Through Sasha and Savinkov, Maugham saw a good deal of Kerensky and was astonished by his meteoric rise to fame and power. He thought Kerensky was a man of speech, not action, a leader whose vanity did not permit disagreement and whose colleagues were no more than toadies. Poorly educated and uncultured, without imagination or magnetism, he lacked physical and intellectual strength. He looked strangely haunted and nervous, completely exhausted, unable to act and crushed by the burden of power. When Lenin was in hiding in Petrograd, Kerensky supposedly knew where he was but didn’t dare to arrest him.

In his secret dispatches to London, Maugham stressed that it was impossible to combat German espionage and that the Bolsheviks would inevitably win: “Our agent reported the situation in Russia was entirely out of hand, and that no propaganda or organised support undertaken by the Allies could possibly stem the rising tide of Bolshevism.” During their personal meetings, Kerensky seemed bitter, desperate and defeated. He asked Maugham why The Times was so hostile to Russia, why the British kept their incompetent ambassador to Russia and why they had failed to send the promised military aid.

Maugham, the secret agent of a democratic government, had always refused to treat with the Bolsheviks and was now a marked man. If captured by the Reds, who were shooting all their enemies, he would certainly have been executed. On November 5, two days before the revolution, he hastily left for London with an urgent personal message from Kerensky to the Prime Minister, Lloyd George.
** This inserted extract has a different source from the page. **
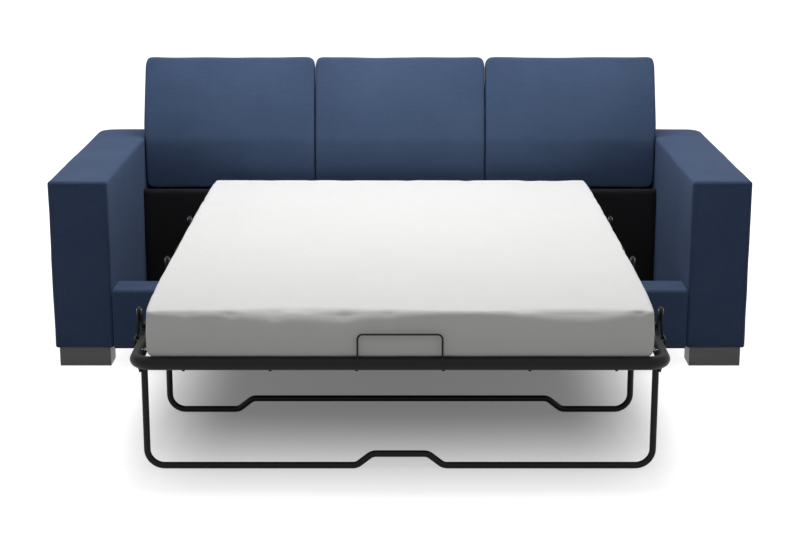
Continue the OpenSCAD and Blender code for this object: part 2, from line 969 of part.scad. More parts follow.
arm_frame(-1);  // arm_frame_left
arm_frame(1);  // arm_frame_right
arm_cover(-1);  // arm_cover_left
arm_cover(1);  // arm_cover_right
front_rail_frame();
front_rail_cover();
side_support(-1);  // side_support_left
side_support(1);  // side_support_right
rear_rail();
dust_cover();
back_frame();
back_cover();
back_liner();
back_slope_liner();
back_cushion(0);  // back_cushion_left
back_cushion(1);  // back_cushion_middle
back_cushion(2);  // back_cushion_right
foot(-1, false);  // foot_front_left
foot(1, false);  // foot_front_right
foot(-1, true);  // foot_rear_left
foot(1, true);  // foot_rear_right
foot_screws();
bracket(-1);  // bracket_left
bracket(1);  // bracket_right
bracket_bolts();
rear_rail_tube(-1);  // rear_rail_tube_left
rear_rail_tube(1);  // rear_rail_tube_right
rear_cross_tubes();
deck(rear_deck_a(), rear_deck_b());  // rear_deck
side_springs(rear_deck_a(), rear_deck_b());  // rear_springs
rear_hinge_plates();
hinge_pins(head_hinge_y);  // head_hinge_pins
mattress_rear();
side_tube(-1, seat_deck_a(), seat_deck_b());  // seat_tube_left
side_tube(1, seat_deck_a(), seat_deck_b());  // seat_tube_right
seat_cross_tubes();
deck(seat_deck_a(), seat_deck_b());  // seat_deck
side_springs(seat_deck_a(), seat_deck_b());  // seat_springs
seat_hinge_plates();
hinge_pins(-seat_hinge_y);  // seat_hinge_pins
leg_brackets(-mid_leg_y);  // seat_leg_brackets
mattress_seat();
foot_tube();
cross_tube(-cross_set() - foot_hinge_y);  // foot_cross_tube
foot_deck();
foot_springs();
foot_hooks();
foot_hinge_plates();
hinge_pins(-foot_hinge_y);  // foot_hinge_pins
leg_brackets(-front_leg_y);  // foot_leg_brackets
retainer_bar();
mattress_foot();
leg(-front_leg_y, front_raise_half);  // front_leg
leg_pins(-front_leg_y);  // front_leg_pins
leg(-mid_leg_y, mid_raise_half);  // mid_leg
leg_pins(-mid_leg_y);  // mid_leg_pins
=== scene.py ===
import math

import bmesh
import bpy
from mathutils import Matrix, Vector, noise


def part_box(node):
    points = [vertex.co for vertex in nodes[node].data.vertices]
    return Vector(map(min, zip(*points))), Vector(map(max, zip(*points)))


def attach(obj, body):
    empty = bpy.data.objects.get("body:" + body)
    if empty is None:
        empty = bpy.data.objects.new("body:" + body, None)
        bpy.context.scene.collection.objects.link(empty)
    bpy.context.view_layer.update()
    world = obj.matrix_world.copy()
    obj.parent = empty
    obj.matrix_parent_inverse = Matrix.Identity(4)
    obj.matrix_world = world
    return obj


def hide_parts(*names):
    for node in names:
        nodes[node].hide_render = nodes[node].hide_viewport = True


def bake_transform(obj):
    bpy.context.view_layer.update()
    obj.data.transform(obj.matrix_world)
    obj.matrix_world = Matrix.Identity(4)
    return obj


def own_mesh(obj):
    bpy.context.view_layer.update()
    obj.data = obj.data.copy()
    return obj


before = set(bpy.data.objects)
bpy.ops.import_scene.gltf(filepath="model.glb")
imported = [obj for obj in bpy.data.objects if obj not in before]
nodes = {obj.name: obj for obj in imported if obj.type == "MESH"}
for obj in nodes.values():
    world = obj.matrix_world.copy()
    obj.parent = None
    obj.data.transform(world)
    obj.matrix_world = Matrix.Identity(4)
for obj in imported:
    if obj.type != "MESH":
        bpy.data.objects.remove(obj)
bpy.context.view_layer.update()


# Timber frames of the arms, the front rail and the back: sawn softwood boards, screwed together
# and hidden by the covers, but open to view from below. The rear rail of the seat box is the same.

FLOAT, COLOUR = "NodeSocketFloat", "NodeSocketColor"
FINISH_OUTPUTS = [("Color", COLOUR), ("Roughness", FLOAT), ("Height", FLOAT)]


def new_material(name, **sockets):
    """A material with its Principled shader, whose constant sockets are set here."""
    material = bpy.data.materials.new(name)
    material.use_nodes = True
    shader = material.node_tree.nodes["Principled BSDF"]
    for socket, value in sockets.items():
        shader.inputs[socket.replace("_", " ")].default_value = value
    return material, material.node_tree, shader


def new_group(name, inputs, outputs=FINISH_OUTPUTS):
    """A shader node group, with inputs given as (label, kind, value)."""
    group = bpy.data.node_groups.new(name, "ShaderNodeTree")
    for label, kind, value in inputs:
        socket = group.interface.new_socket(label, in_out="INPUT", socket_type=kind)
        socket.default_value = value
    for label, kind in outputs:
        group.interface.new_socket(label, in_out="OUTPUT", socket_type=kind)
    return group, group.nodes.new("NodeGroupInput"), group.nodes.new("NodeGroupOutput")


def add_node(tree, kind, links=None, **settings):
    """A node with its settings, and its inputs as {socket: another socket or a value}."""
    node = tree.nodes.new(kind)
    for key, value in settings.items():
        setattr(node, key, value)
    for socket, source in (links or {}).items():
        if isinstance(source, bpy.types.NodeSocket):
            tree.links.new(source, node.inputs[socket])
        else:
            node.inputs[socket].default_value = source
    return node


def mix_colour(tree, factor, first, second, blend="MIX"):
    """Mixes two colours, as sockets or values."""
    mix = add_node(
        tree, "ShaderNodeMix", {0: factor, 6: first, 7: second}, data_type="RGBA", blend_type=blend
    )
    return mix.outputs[2]


def math_of(tree, operation, first, second=0.5):
    """A maths node's result, from sockets or values."""
    return add_node(tree, "ShaderNodeMath", {0: first, 1: second}, operation=operation).outputs[0]


def noise_of(tree, vector, scale, detail=3.0, distortion=0.0):
    """Noise from 0 to 1 at the given coordinates."""
    links = {"Vector": vector, "Scale": scale, "Detail": detail, "Distortion": distortion}
    return add_node(tree, "ShaderNodeTexNoise", links).outputs["Fac"]


def range_of(tree, value, low, high, to_low, to_high, smooth=False):
    """The value, moved from one range to another and held inside it."""
    links = {"Value": value, "From Min": low, "From Max": high, "To Min": to_low, "To Max": to_high}
    node = add_node(tree, "ShaderNodeMapRange", links)
    if smooth:
        node.interpolation_type = "SMOOTHSTEP"
    return node.outputs[0]


def place_finish(tree, shader, group, bump, distance, **values):
    """Puts a finish group into a material, and joins its colour, roughness and height."""
    placed = tree.nodes.new("ShaderNodeGroup")
    placed.node_tree = group
    for label, value in values.items():
        placed.inputs[label.replace("_", " ")].default_value = value
    tree.links.new(placed.outputs["Color"], shader.inputs["Base Color"])
    tree.links.new(placed.outputs["Roughness"], shader.inputs["Roughness"])
    links = {"Strength": bump, "Distance": distance, "Height": placed.outputs["Height"]}
    raised = add_node(tree, "ShaderNodeBump", links)
    tree.links.new(raised.outputs["Normal"], shader.inputs["Normal"])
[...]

In January 1918 Maugham wrote that he had had an exciting time in Russia and was sorry to be recalled, but he had to deliver Kerensky’s message and get himself out of danger. He had planned to return after a week in London, but the revolution broke out while he was en route to England and everything he had been striving for came to naught. On December 5 Russia signed a preliminary armistice. Maugham believed, perhaps naively, that his mission might have succeeded. In 1933 he told Lockhart that if he had been sent to Russia sooner, and with greater resources and power, he could have made the “Bolshevik coup d’état impossible.”

Despite the considerable limitations imposed upon him, Maugham showed great insight into the chaotic political events in Russia and the precarious state of the provisional government. An expert on espionage has concluded that his reports, highly valued and seriously considered, were immediately sent to the highest authorities:

    Unlike other sources of intelligence, he gave due warning of Kerensky’s infirmity, of Bolshevik strength, and of Polish and Czech possibilities [against both Russia and the Habsburg Empire] . . . His findings were accurate compared with those of other contemporary reporters on the Russian scene; and, following Wiseman’s brief, Maugham sensibly advised the Allies on political and financial methods which might enable them to “guide the storm” in East Central Europe.